▸ **Data extract**:
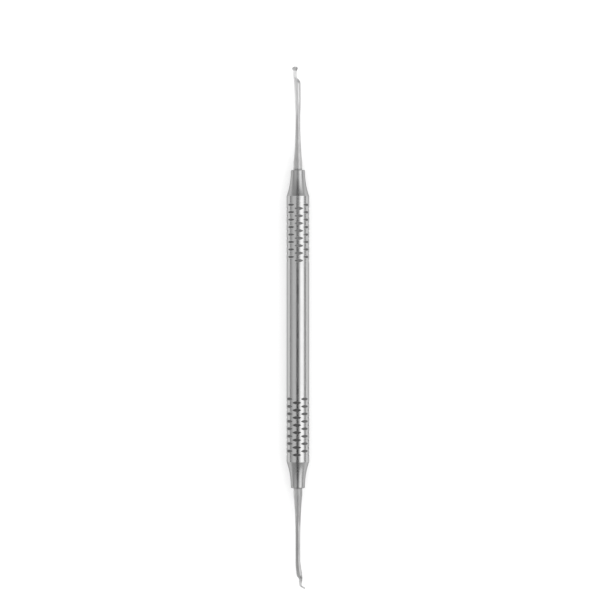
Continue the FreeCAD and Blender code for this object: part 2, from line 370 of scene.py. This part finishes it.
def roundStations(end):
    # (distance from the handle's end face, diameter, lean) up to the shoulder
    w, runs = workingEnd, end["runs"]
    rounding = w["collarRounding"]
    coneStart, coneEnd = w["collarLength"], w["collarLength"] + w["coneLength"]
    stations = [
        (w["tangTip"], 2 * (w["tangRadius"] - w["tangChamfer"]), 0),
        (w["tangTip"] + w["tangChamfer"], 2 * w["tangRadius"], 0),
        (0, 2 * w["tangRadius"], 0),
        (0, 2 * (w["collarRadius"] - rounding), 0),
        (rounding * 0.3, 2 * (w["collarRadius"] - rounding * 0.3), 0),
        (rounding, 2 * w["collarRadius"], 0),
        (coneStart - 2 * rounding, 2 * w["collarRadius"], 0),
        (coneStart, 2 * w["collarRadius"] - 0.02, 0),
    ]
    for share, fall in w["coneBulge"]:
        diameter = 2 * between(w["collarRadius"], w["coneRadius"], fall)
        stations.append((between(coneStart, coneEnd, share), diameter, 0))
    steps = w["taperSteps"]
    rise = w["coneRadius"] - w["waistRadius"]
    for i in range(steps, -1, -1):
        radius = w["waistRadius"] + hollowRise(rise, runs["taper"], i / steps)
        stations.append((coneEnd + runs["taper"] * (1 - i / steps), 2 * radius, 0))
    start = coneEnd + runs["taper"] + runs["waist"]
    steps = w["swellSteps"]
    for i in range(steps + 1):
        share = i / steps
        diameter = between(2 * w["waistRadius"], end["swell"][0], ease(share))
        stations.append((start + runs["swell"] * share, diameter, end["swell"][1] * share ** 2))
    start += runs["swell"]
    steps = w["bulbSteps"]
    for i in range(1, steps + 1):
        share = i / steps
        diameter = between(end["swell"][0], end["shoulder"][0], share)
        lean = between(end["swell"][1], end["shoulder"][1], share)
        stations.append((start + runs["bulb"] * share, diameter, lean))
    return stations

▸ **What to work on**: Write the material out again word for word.

▸ **Answer below**:
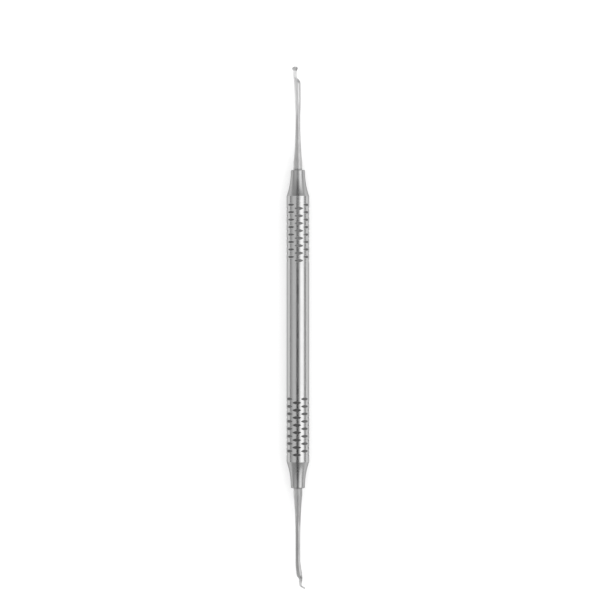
Continue the FreeCAD and Blender code for this object: part 2, from line 370 of scene.py. This part finishes it.
def roundStations(end):
    # (distance from the handle's end face, diameter, lean) up to the shoulder
    w, runs = workingEnd, end["runs"]
    rounding = w["collarRounding"]
    coneStart, coneEnd = w["collarLength"], w["collarLength"] + w["coneLength"]
    stations = [
        (w["tangTip"], 2 * (w["tangRadius"] - w["tangChamfer"]), 0),
        (w["tangTip"] + w["tangChamfer"], 2 * w["tangRadius"], 0),
        (0, 2 * w["tangRadius"], 0),
        (0, 2 * (w["collarRadius"] - rounding), 0),
        (rounding * 0.3, 2 * (w["collarRadius"] - rounding * 0.3), 0),
        (rounding, 2 * w["collarRadius"], 0),
        (coneStart - 2 * rounding, 2 * w["collarRadius"], 0),
        (coneStart, 2 * w["collarRadius"] - 0.02, 0),
    ]
    for share, fall in w["coneBulge"]:
        diameter = 2 * between(w["collarRadius"], w["coneRadius"], fall)
        stations.append((between(coneStart, coneEnd, share), diameter, 0))
    steps = w["taperSteps"]
    rise = w["coneRadius"] - w["waistRadius"]
    for i in range(steps, -1, -1):
        radius = w["waistRadius"] + hollowRise(rise, runs["taper"], i / steps)
        stations.append((coneEnd + runs["taper"] * (1 - i / steps), 2 * radius, 0))
    start = coneEnd + runs["taper"] + runs["waist"]
    steps = w["swellSteps"]
    for i in range(steps + 1):
        share = i / steps
        diameter = between(2 * w["waistRadius"], end["swell"][0], ease(share))
        stations.append((start + runs["swell"] * share, diameter, end["swell"][1] * share ** 2))
    start += runs["swell"]
    steps = w["bulbSteps"]
    for i in range(1, steps + 1):
        share = i / steps
        diameter = between(end["swell"][0], end["shoulder"][0], share)
        lean = between(end["swell"][1], end["shoulder"][1], share)
        stations.append((start + runs["bulb"] * share, diameter, lean))
    return stations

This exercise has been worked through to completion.